Conflict and the Human Condition
Coleman begins with a universal observation: life is conflict. Whether it’s an infant fighting for breath, an animal hunting for food, or an adult struggling to balance work and relationships, tension is everywhere. We cope by chasing temporary relief—entertainment, alcohol, work, sex, vacations—but these only mask the underlying restlessness. His question becomes existential: is there a state beyond the endless struggle of opposites, a place where one can act without reacting? This inquiry launches his search through East and West, science and mysticism, psychology and religion.
From Espionage to Enlightenment
As a U.S. intelligence operative in Southeast Asia, Coleman lived the extremes of human anxiety—danger, secrecy, and deceit. Yet amid violence and political intrigue, he encountered another world: Buddhism, a culture built on patience and equanimity. Fascinated by the calm of Thai monks, he stumbled upon experiments with hypnotism and extrasensory perception, which revealed the hidden depths of the mind. Intrigued, he abandoned skepticism and embarked on a personal mission to understand the powers of consciousness that Eastern philosophy had explored for millennia.

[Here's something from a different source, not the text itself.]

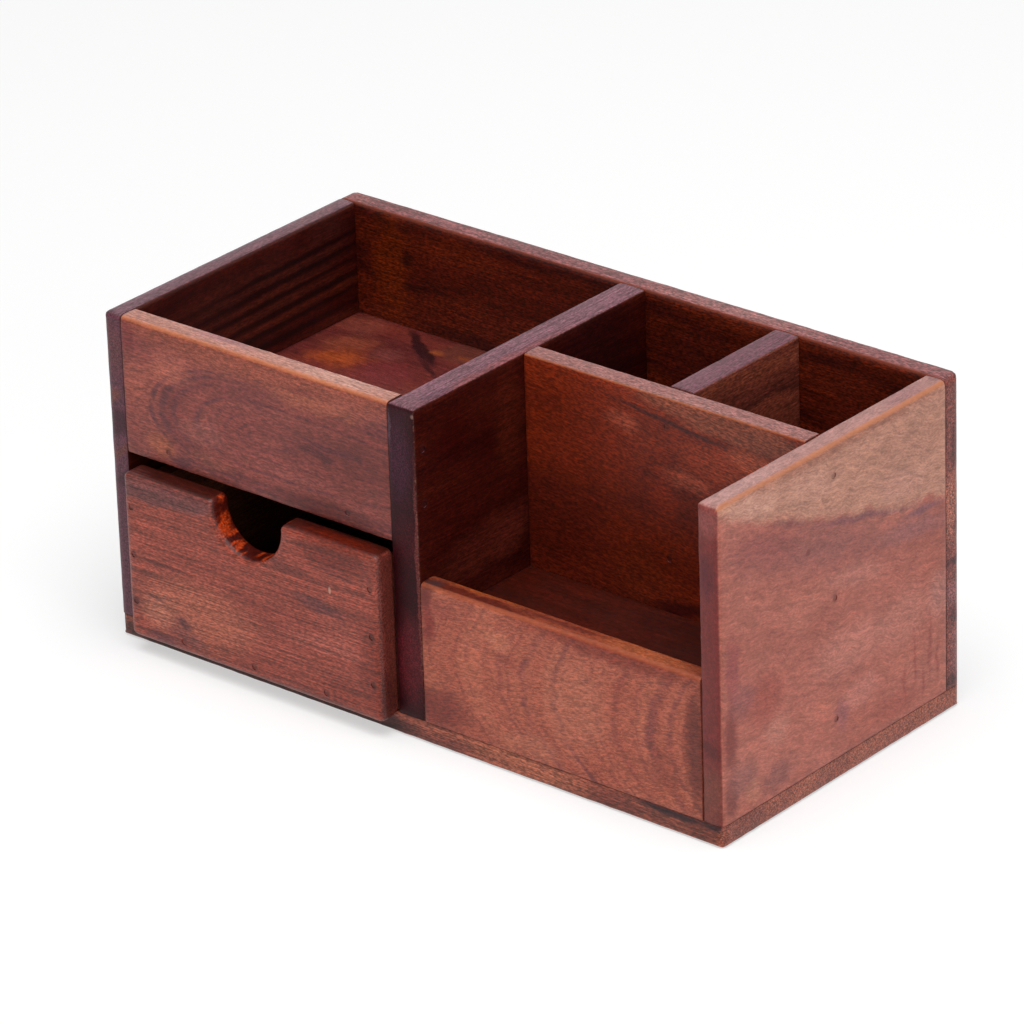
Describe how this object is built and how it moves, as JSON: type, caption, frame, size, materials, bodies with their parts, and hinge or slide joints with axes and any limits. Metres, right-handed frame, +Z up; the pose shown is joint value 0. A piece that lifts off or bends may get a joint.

Eastern Paths to Western Questions
Coleman’s quest unfolds through encounters with spiritual giants. U Ba Khin, a Burmese statesman and meditation teacher, demonstrates Vipassanā—a direct observation of body and mind that exposes impermanence (anicca) and egolessness (anattā). Jiddu Krishnamurti challenges organized religion itself, insisting that truth cannot be found through systems or leaders, only through silent observation of one’s thoughts. D.T. Suzuki explains Zen’s paradox: enlightenment cannot be thought but must be experienced—when the mind ceases to analyze and simply is. Each teacher pushes Coleman closer to the realization that understanding cannot come from study but from surrendering the intellect to direct experience.
Why It Matters Today
Coleman’s search is ultimately a mirror of modern life. We, too, live amid speeding thoughts, constant stimulation, and the craving for meaning. His encounters—whether among Thai monks or London Quakers, Indian mystics or Japanese scholars—reveal practical methods to restore balance: mindfulness, meditation, awareness, and compassion. The book’s deeper message is that peace doesn’t come from rejecting life but from penetrating it completely. True meditation, Coleman concludes, is not about floating above reality—it’s about seeing it clearly and lovingly.
By the end, Coleman finds what he calls the “moment of truth”: when suffering becomes unbearable, desire ceases, and the mind stops searching. In that instant, pain and pleasure dissolve into silence, and the quiet mind emerges—not as an achievement but as a natural state. From espionage to enlightenment, his journey shows that anyone, no matter how restless or rational, can discover peace within themselves. The path may be arduous, but the stillness waiting at its end is “the peace which passes all understanding.”